- **TASK TO COMPLETE**: Locate every line in the records below that contains the word "axes", and copy each one.

- **EXERCISE INPUT**:
##############################

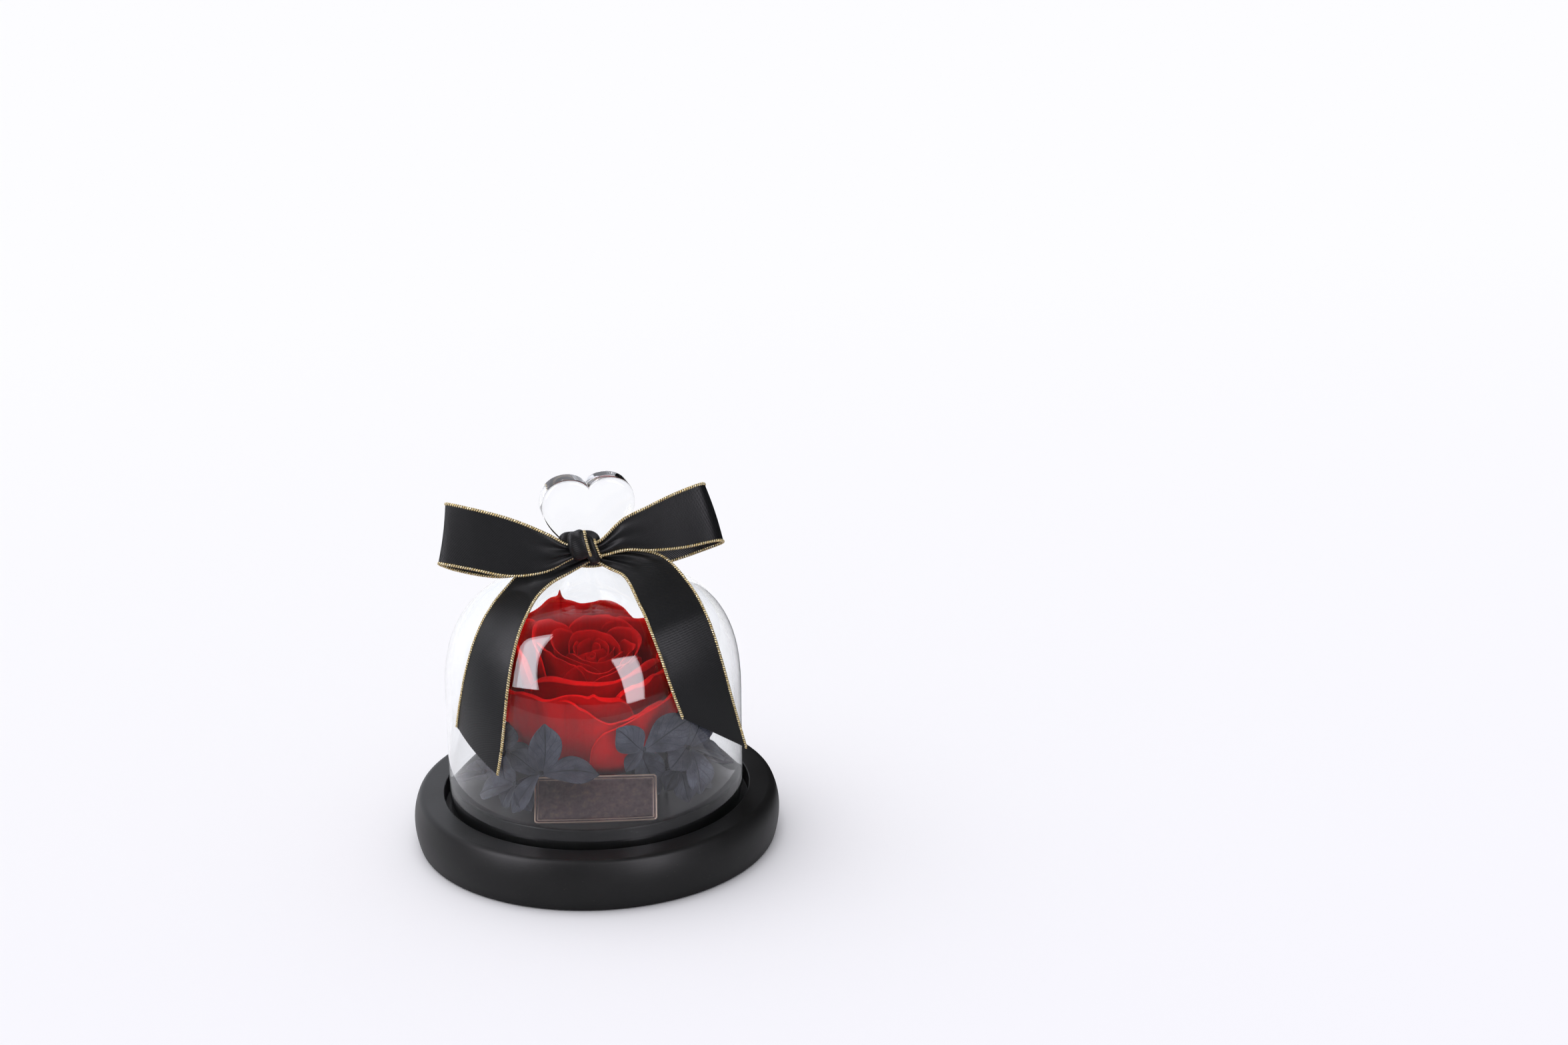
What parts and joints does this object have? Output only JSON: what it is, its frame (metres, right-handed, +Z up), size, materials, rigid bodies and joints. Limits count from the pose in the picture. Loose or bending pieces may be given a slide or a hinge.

##############################

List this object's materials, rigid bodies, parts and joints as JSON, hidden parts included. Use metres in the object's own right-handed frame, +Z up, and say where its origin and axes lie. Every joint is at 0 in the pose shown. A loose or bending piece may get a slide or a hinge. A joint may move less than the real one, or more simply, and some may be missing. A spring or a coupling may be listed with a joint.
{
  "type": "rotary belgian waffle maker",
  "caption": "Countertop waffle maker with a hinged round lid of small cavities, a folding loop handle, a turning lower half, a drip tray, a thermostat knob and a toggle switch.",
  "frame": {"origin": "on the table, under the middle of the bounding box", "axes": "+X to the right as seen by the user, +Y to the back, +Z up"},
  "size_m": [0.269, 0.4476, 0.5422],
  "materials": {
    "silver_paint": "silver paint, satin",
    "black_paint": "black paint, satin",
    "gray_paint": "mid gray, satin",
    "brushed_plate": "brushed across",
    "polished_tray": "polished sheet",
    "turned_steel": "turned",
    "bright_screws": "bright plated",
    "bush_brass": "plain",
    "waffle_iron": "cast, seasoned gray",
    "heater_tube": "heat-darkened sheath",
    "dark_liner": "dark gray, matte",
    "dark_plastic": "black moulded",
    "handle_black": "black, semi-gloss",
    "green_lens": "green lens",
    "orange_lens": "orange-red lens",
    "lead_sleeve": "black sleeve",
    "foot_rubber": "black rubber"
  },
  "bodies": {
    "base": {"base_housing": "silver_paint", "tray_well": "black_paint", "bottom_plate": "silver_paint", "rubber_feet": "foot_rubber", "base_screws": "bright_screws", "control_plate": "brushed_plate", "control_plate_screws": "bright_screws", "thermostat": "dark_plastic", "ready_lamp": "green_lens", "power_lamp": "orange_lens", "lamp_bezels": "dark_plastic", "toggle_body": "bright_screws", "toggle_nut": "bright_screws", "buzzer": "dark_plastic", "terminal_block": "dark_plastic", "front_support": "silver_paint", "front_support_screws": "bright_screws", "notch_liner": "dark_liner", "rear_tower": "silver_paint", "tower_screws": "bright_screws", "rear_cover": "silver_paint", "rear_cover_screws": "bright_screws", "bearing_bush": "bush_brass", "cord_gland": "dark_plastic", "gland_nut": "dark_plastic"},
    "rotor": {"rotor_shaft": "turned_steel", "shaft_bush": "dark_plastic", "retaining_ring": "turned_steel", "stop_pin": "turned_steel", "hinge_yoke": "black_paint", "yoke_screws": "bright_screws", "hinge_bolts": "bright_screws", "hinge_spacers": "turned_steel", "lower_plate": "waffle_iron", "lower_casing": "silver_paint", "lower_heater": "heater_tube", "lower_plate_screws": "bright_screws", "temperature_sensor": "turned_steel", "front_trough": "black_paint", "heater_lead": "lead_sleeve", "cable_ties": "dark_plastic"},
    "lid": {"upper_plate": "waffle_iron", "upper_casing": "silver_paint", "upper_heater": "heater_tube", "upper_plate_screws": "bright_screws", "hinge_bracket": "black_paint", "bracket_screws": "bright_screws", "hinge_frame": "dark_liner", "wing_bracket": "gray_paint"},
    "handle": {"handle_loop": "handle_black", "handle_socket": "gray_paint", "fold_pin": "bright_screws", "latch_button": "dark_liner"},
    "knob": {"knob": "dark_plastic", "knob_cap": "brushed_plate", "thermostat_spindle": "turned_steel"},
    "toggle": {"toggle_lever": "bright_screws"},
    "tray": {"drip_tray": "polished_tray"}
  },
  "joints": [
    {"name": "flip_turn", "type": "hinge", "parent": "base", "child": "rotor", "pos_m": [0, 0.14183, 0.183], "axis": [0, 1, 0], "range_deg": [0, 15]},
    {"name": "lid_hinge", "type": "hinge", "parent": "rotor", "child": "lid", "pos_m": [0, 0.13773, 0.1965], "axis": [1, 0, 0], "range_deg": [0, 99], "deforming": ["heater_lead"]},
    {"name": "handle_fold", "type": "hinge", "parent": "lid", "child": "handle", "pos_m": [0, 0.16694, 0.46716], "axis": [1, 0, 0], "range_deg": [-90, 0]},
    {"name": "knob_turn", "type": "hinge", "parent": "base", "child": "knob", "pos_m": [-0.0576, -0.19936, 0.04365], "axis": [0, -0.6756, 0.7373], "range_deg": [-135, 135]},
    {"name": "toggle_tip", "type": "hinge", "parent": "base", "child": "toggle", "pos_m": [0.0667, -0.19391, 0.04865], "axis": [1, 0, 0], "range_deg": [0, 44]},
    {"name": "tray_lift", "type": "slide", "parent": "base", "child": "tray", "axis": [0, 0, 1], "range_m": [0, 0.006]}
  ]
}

##############################

- **OUTPUT OF THE EXERCISE**:
List this object's materials, rigid bodies, parts and joints as JSON, hidden parts included. Use metres in the object's own right-handed frame, +Z up, and say where its origin and axes lie. Every joint is at 0 in the pose shown. A loose or bending piece may get a slide or a hinge. A joint may move less than the real one, or more simply, and some may be missing. A spring or a coupling may be listed with a joint.
  "frame": {"origin": "on the table, under the middle of the bounding box", "axes": "+X to the right as seen by the user, +Y to the back, +Z up"},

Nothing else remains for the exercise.